5dez 2022
06:30 UTC
#linguistweets
#abralin

Men are given the benefit of the doubt in noisy channel processing of English sentences

When perceiving a sentence like “the mother gave the candle the daughter”, we must infer whether the intended message was (1) the literal, implausible one, or (2) the plausible alternative “the mother gave the candle to the daughter” but the word “to” dropped during transmission over a noisy channel. Such inferences rely on assumptions about the channel, the language, and likely meanings, but also about the producer’s identity (e.g., their tendency to misspeak or refer to different events). We tested whether noisy-channel comprehension is influenced by a speaker’s
perceived gender, given that gender stereotypes influence many cognitive processes. Do implausible messages made by men vs. women differ in how often they are interpreted non-literally as plausible alternatives?
We used the stimuli and paradigm from Gibson et al. (2013, PNAS). Participants (N=365 on Prolific) read 20 implausible sentences (60 fillers) each presented alongside a question (“did the daughter receive something/someone?”). Their answer indicated whether they interpreted the sentence literally. Before the experiment, participants saw a photo of either a man or a woman (out of 8 possible photos) with text introducing them as the research assistant running the study. The photo remained visible throughout the experiment with the text “this is my experiment”. Participant gender was crossed with the producer’s gender (“man photo” condition: 97 men, 84 women; “woman photo” condition: 101 men, 83 women).
To replicate a central prior finding, each implausible item had two versions: a double-object (“the mother gave the candle the daughter”, suggesting an omission of “to”) and a prepositional-object (“the mother gave the daughter to the candle”, suggesting an addition of “to”) construction. Each participant read 10 items of each kind. Because omissions are more likely than additions, non-literal interpretations should be more frequent for DO vs. PO sentences.
Interpretation (literal vs. non-literal) was modeled via a mixed-effects logistic regression with the maximal converging structure. Fixed effects included participant gender, producer (photo) gender, construction, and all interactions.

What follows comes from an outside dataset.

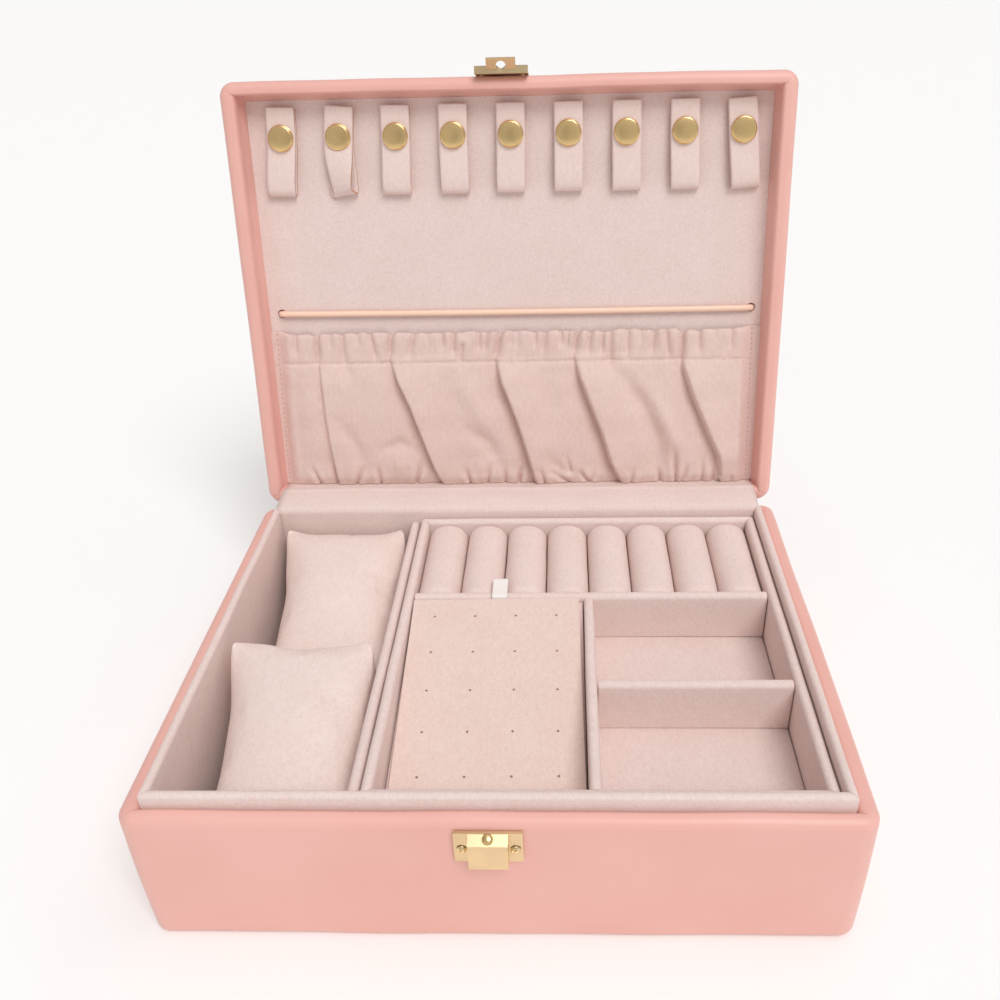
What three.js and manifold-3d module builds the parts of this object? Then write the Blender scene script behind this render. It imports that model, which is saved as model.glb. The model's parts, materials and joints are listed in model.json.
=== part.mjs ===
// Leather jewellery case, standing open.
// Millimetres. X right, Y back, Z up. The origin is the centre of the base's underside.
import * as THREE from 'three';
import { mergeVertices } from 'three/addons/utils/BufferGeometryUtils.js';
import Module from 'manifold-3d';

const wasm = await Module();
wasm.setup();

// ---- Driving dimensions ----
const gap = 0.3; // clearance between pieces that touch

// base, a leather-wrapped board box
const caseWidth = 270;
const caseDepth = 209;
const baseHeight = 66;
const baseFloor = 3;
const sideWall = 7.7;
const frontWall = 6.2;
const backWall = 9;
const planRadius = 7; // vertical corners of base and lid
const edgeRadius = 4; // padded horizontal edges of base and lid

// fabric-wrapped lining frame that stands proud of the base rim
const linerThickness = 3.6;
const linerTop = 71.5;
const linerFloorThickness = 1.8;

// lid, hinged at the back; it leans back on its hinges' stops
const lidHeight = 26;
const lidSideWall = 7.4;
const lidFrontWall = 6.1;
const lidBackWall = 7.5;
const lidRecess = 12; // rim to lining panel
const lidPanelThickness = 2.2;
const openAngle = THREE.MathUtils.degToRad(102);
const rimGap = 0.3; // between the closed rims
const hingeY = 106.1;
const hingeZ = 63.3;

// butt hinges under the leather spine
const hingeX = 78; // from the middle to each hinge
const hingeWidth = 32;
const leafHeight = 11;
const leafThickness = 0.8;
const knuckleRadius = 1.5;
const hingePinRadius = 0.7;
const pinClearance = 0.06;
const knuckleGap = 0.4;
const leafTab = 1; // overlap of a knuckle's tab with its plate

// fabric flap and leather spine that bridge the hinge
const flapHalfWidth = 125.5;
const flapThickness = 0.8;
const spineHalfWidth = 121;
const spineThickness = 1;
const spineStand = 2; // the back face to the middle of the spine

// clasp
const claspX = -2;
const claspWidth = 24.6;
const claspPlateThickness = 1.2;
const claspPlateBottom = 47.2;
const claspPlateTop = 62;
const claspBlockWidth = 14.2;
const claspBlockDepth = 5; // from the front face of the case
const claspBlockBreak = 59.3; // height where the sloped top meets the front
const studRadius = 1.8;
const studRise = 1.6; // above the sloped face
const studDepth = 1.5; // inside the block
const screwSpacing = 19.2;
const screwHeadRadius = 1.9;
const screwHeadRise = 0.9;
const screwShankRadius = 0.9;
const screwHoleRadius = 1.2;
const screwLength = 4.2;
const claspScrewZ = 53.8;
const haspPlateTop = 77;
const haspBarDepth = 3.4;
const haspBarHeight = 1.5;
const haspHoleRadius = 2.3;
const haspScrewZ = 71.4;
const haspTongueRise = 0.9; // tongue above the clasp's sloped face
const haspTongueThickness = 1.2;

// tray
const partitionX = -54.5; // left face of the fixed partition
const partitionThickness = 4.3;
const partitionTop = 64.5;
const trayLeft = -49;
const trayWall = 4.4;
const trayBottom = 40;
const trayTop = 67;
const trayFloorThickness = 2.2;
const trayGap = 0.5; // around the lift-out tray
const riserThickness = 3;
const dividerTop = 66;
const ringDividerFront = 23.4;
const ringDividerThickness = 5;
const plateDividerLeft = 34;
const plateDividerThickness = 4.4;
const crossDividerFront = -35.8;
const crossDividerThickness = 4.8;
const ringRollCount = 8;

// earring plate
const plateTilt = THREE.MathUtils.degToRad(9); // rear edge up, level with the dividers
const plateTurn = THREE.MathUtils.degToRad(0.8);
const plateThickness = 2.4;
const plateWidth = 75.6;
const plateDepth = 112.2;
const plateRear = 22.2; // middle of the rear edge
const plateMiddleY = plateRear - (plateDepth / 2) * Math.cos(plateTilt);
const plateMiddleZ = dividerTop - (plateDepth / 2) * Math.sin(plateTilt);
const plateHoleRadius = 0.6;
const plateHoleColumns = 4;
const plateHoleRows = 5;
const plateHolePitchX = 18.3;
const plateHolePitchY = 20.9;
const plateHoleShift = 4; // the hole grid's middle behind the plate's middle
const plateLedgeWidth = 5;
const ribbonX = -4.6;
const ribbonWidth = 7;
const ribbonThickness = 0.6;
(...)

Replicating prior findings, participants made more non-literal inferences for DO than PO sentences (b=1.47, SE = 0.12, c2 (1)=15.5, p<10-4). Critically, a man photo led to more non-literal interpretations compared to a woman photo (b=-0.79, SE=0.23 c2 (1)=11.8, p<10-3). Thus, when producing implausible sentences, men are “given the benefit of the doubt” more often: their implausible utterances are interpreted non-literally as plausible alternatives. We avoid drawing conclusions about the reason (perhaps participants think men are more likely to mistype; perhaps they think women are more likely to say implausible things; etc.). Regardless of the reason, we demonstrate a gender bias in noisy-channel comprehension.